U.S. Rep. Blake Moore (R-UT) has reported that President Joe Biden has signed his ‘Better Cybercrime Metrics Act’ into law.
WASHINGTON, D.C. – In another victory for embattled U.S. Rep. Blake Moore (R-UT), his Better Cybercrime Metrics Act was signed into law by President Joe Biden on April 5.
“Cybercrime is one of the top security threats facing Americans today,” Moore said. “It is imperative that we equip the government to better understand and address the challenges of cybercrime so that we can improve our national cyber-security infrastructure.”
Moore’s staff said that the Better Cybercrime Metric Act would improve how the federal government tracks, measures, analyzes and prosecutes cybercrime.
By starting the process of building an effective system to delineate and track cybercrime incidents, this legislation would allow U.S. law enforcement agencies to better identify cyber-threats, prevent attacks and prosecute perpetrators.
As usual, Moore explained, this was a bipartisan and bicameral effort.
Moore was joined in spearheading this legislation in the U.S. House by co-sponsoring Representatives Abigail Spanberger (D-VA), Sheila Jackson Lee (D-TX) and Andrew Garbarino (R-NY).

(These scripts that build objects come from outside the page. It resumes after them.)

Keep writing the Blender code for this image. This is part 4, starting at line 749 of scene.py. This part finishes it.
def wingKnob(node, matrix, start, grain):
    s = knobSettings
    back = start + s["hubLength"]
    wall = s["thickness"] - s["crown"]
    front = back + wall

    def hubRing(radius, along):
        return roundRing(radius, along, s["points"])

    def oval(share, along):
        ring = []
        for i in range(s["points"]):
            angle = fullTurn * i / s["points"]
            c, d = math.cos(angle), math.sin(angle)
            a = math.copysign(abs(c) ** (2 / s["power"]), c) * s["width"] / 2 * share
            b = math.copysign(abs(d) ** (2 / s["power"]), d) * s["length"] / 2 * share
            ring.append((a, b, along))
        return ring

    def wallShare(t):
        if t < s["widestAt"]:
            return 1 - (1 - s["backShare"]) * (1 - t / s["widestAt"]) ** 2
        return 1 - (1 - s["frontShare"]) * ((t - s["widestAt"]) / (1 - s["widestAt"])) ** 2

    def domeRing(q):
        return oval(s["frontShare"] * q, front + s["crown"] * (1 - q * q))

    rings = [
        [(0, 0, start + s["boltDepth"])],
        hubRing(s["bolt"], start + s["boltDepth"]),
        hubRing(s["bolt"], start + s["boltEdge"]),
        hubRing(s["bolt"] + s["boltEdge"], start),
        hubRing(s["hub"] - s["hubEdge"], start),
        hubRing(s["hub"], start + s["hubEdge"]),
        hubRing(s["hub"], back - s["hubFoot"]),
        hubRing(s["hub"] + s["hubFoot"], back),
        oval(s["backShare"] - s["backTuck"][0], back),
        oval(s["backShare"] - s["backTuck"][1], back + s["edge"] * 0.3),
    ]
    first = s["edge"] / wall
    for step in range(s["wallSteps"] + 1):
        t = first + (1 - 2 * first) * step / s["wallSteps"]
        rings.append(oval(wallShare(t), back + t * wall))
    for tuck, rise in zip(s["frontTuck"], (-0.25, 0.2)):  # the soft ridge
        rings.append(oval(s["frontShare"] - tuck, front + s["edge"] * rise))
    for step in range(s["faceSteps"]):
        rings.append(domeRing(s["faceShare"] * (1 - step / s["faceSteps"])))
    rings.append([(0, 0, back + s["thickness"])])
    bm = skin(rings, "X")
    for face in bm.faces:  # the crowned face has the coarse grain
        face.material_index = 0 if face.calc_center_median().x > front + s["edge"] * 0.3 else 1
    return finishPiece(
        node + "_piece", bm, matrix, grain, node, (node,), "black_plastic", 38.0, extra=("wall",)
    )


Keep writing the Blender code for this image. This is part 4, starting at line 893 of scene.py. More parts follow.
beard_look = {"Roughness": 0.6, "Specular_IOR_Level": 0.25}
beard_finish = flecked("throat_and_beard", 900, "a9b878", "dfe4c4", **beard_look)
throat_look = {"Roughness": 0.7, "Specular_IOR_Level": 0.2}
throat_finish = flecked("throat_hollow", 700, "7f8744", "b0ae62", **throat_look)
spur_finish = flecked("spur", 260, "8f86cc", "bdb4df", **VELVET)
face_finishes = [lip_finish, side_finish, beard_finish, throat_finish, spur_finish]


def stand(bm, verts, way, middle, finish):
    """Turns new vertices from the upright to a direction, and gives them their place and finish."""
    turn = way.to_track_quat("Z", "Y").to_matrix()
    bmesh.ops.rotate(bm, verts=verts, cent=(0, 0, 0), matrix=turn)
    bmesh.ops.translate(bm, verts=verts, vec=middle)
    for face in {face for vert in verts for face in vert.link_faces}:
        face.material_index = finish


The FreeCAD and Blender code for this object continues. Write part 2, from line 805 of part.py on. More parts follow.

Co-sponsoring a companion bill in the U.S. Senate were Senators Brian Schatz (D-HI), Thom Tillis (R-NC), John Cornyn (R-TX) and Richard Blumenthal (D-CT).
It remains to be seen how Moore’s well-deserve reputation for such bipartisanship will play with Utah voters in the upcoming June 28 primary.
Moore made a poor showing at the April 23 Republican nominating convention, where state delegates appeared to reject Moore’s strategy of reaching across the political aisle in favor of a challenger’s fiery rhetoric promising no compromise with Democrats in Congress.
After three rounds of balloting, former civilian intelligence officer Andrew Badger narrowly missed capturing the nomination with 59.2 percent of the ballots cast as opposed to Moore’s 40.7 percent.
Moore will now face off against Badger and former Morgan County commissioner Tina Cannon in the June 28 Republican primary voting.
Cannon had already secured a spot on the primary ballot by collecting signatures.
Moore’s staff say that the federal government currently lacks an effective system to measure cybercrime.
In 2018, a non-partisan study by the Gallop organization found that nearly 25 percent of U.S. households reported being victims of some form of cybercrime, making it the most common crime in America.
A large majority of these crimes are not tracked properly, however. In many cases, these incidents are not measured at all because the Federal Bureau of Investigation (FBI) only collects information on slightly more than 1 percent of cybercrime incidents in its Internet Crime Complaint Center database.
The Uniform Crime Reporting Act of 1988 requires all federal law enforcement agencies to report crime data to the FBI. But federal agencies like the FBI and the Secret Service — which often have jurisdiction over cybercrime – are not consistently reporting those events.
State and local authorities’ reporting on cybercrime is also often limited and inconsistent.
This lack of detailed, consistent reporting is an impediment to understanding the scope of the problem, according to Moore’s staff.
Specifically, they say, the Better Cybercrimes Metrics Act would require the Government Accountability Office to access the effectiveness of cybercrime reporting; require the National Crime Victimization Survey to include questions about cybercrime; require the U.S. Department of Justice to develop a taxonomy for cybercrime; and ensure that the National Incident Based Reporting System includes cybercrime reports from federal, state and local officials.
“I am grateful to the members of the House and Senate who supported this bill,” Moore said. “I look forward to seeing the many ways it will positively impact all Americans.”